I thought I knew what Má Pó Dòufu (麻婆豆腐, Pock-marked Old Mother’s Tofu) was until I had the real thing in Chengdu. Going to the Asian food aisle in a Western supermarket and picking up a packet of the Ma Po Tofu instant powder to help your hamburger meat, won’t do justice to the real Má Pó Dòufu. Huājiāo (花椒, Sichuan peppercorn) is the magic spice I’d been missing until I moved to China; it not only numbs the senses from the burn of chillies but suffuses the olfactories and taste buds with another woodsy-citrusy-pine-floral flavor. This 19th-century dish is a famous Chengdu dish once served by Lady Chen who was indeed pock-marked. All the fame and deliciousness of her tofu couldn’t bring her a better name, but one would be hard-pressed to find a household in Chengdu unable to whip up a plate of Má Pó Dòufu. Get the recipe!

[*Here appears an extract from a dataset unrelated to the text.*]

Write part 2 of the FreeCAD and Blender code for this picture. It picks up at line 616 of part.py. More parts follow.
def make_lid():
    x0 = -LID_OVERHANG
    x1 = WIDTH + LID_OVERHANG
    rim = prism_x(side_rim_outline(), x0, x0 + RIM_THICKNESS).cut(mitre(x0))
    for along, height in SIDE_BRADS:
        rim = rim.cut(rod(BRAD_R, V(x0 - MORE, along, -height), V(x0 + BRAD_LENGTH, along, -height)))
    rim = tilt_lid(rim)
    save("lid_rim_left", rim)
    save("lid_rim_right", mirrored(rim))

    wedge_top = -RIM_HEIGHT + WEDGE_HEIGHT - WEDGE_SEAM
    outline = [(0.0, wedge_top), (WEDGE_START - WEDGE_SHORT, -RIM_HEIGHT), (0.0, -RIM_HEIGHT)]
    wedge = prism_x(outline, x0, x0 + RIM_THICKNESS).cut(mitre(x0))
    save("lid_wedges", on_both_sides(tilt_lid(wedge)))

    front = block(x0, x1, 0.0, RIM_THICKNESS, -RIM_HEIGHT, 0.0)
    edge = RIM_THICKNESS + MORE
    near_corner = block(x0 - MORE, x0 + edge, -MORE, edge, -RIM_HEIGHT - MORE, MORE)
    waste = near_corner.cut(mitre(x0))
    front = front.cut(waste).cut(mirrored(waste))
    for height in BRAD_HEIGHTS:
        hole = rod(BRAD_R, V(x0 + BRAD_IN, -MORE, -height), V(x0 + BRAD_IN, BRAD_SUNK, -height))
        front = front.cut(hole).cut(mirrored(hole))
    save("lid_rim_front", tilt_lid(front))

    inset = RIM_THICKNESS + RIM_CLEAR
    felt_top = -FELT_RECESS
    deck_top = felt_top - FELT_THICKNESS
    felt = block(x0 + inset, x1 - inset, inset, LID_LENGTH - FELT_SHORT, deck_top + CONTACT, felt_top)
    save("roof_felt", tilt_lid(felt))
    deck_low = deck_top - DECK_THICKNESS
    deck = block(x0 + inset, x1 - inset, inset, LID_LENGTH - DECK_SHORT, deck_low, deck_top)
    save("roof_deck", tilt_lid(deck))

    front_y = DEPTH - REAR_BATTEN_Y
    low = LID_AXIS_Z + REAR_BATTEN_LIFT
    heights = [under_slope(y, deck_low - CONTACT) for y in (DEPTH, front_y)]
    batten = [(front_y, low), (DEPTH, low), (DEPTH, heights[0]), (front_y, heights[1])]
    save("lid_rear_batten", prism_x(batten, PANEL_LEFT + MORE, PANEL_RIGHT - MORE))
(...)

As time passes, Ài Cǎo (艾草, Wormwood) has become more scarce in Sichuan’s markets. Wáng Āyí mixes a little sugarcane-preserved Wormwood with glutinous rice flour and pats together cakes she fries in the wok.
As if eating as many possible now could preserve these cakes from disappearing from existence, Ài Mó Mó‘s (艾馍馍, Glutinous Wormwood Cakes) herbal-sweet flavor stretched my appetite a little more, after eating all of the above. Learning more about dishes in China becoming rarities, I have a strong urge to consume them. I want to remember how these endangered specialties taste, perhaps the same way my dad remembers theatres presenting two special features, a newsreel, and popcorn all for a dime. Wáng Āyí says the herb is no longer easy to find, but just as the ingredients vanish from market stalls, the repertoire of home-style recipes I fear are departing with them. Busy lives, urbanization, and the ease of consuming ready-made foods are amongst some of the factors leading to treats such as these turning into childhood memories.
Together, Hóngyǐng and her mother tell stories and describe their culture through food. Wáng Āyí demonstrates how simple it is to preserve culture through easy-to-cook dishes. Furthermore, one doesn’t need a measuring cup or spoon to learn these dishes. As Hóngyǐng puts it, one need only use their heart.